The US Air Force’s (USAF) second next-generation Global Positioning System III (GPS III) satellite built by Lockheed Martin has been declared ready for its planned launch this month.
Named ‘Magellan’ in honour of Portuguese explorer Ferdinand Magellan, GPS III Space Vehicle 02 (GPS III SV02) arrived at Cape Canaveral in Florida, US, in March.
Since its arrival, the satellite has been put through pre-launch processing and fuelling activities.
Lockheed Martin Space technicians teamed up with United Launch Alliance (ULA) personnel to encapsulate the second GPS III satellite.
The encapsulation involved enclosing GPS III SV02 in a protective, aerodynamic, nose-cone shell. It was completed last month.
The satellite is planned to be launched on board a ULA Delta IV rocket on 25 July.
Lockheed Martin Navigation Systems vice-president Johnathon Caldwell said: “GPS III SV02 is launching just a brisk seven months after the nation’s first GPS III satellite lifted off back in December. The first satellite’s performance during on-orbit testing has exceeded expectations.

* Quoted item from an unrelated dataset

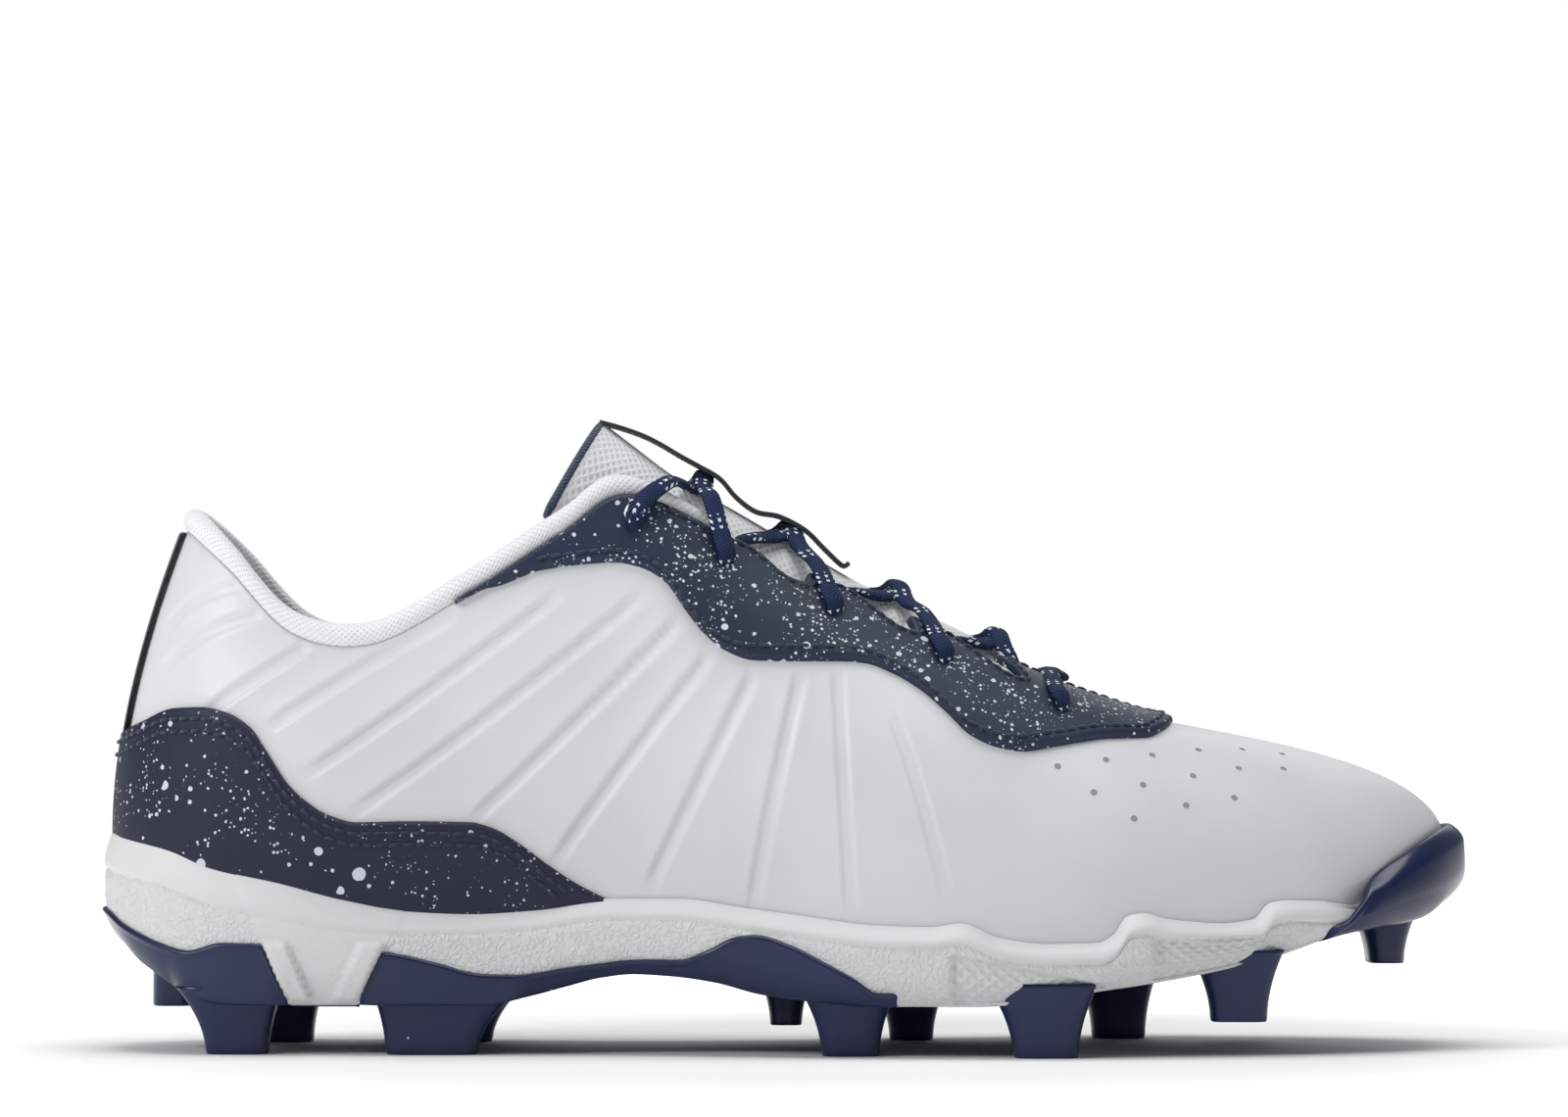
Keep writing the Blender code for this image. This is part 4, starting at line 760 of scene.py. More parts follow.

“We are excited to deploy more GPS III satellites so this new technology and capabilities can be distributed constellation-wide.”
In May this year, the USAF declared the third GPS III satellite as ‘Available for Launch’.
Caldwell added: “More GPS III satellites are coming. If you looked at our production line back in Denver today you would see GPS III space vehicles four, five and six already fully assembled and in various stages of testing.
“And space vehicles seven and eight are being built up at the component assembly level now. It is a smooth, efficient, methodical process.”
GPS III satellites are designed to provide three times better accuracy and up to eight times improved anti-jamming capabilities.
The USAF aims to modernise the legacy GPS constellation with new technology and capabilities.
The first GPS III satellite, GPS III SV01, was launched in December last year.
Lockheed Martin is building these satellites under a USAF contract to build ten GPS III satellites.
Last year, the service selected the company for a $7.2bn project to build up to 22 GPS IIIF satellites, equipped with advanced features.
The company assembles and tests the satellites at its GPS III Processing Facility near Denver, Colorado, US.
It plans to start adding additional GPS “IIIF” capabilities at the 11th satellite. These upgrades will feature a fully digital navigation payload, a regional military protection capability, an accuracy-enhancing laser retroreflector array, and a search and rescue payload.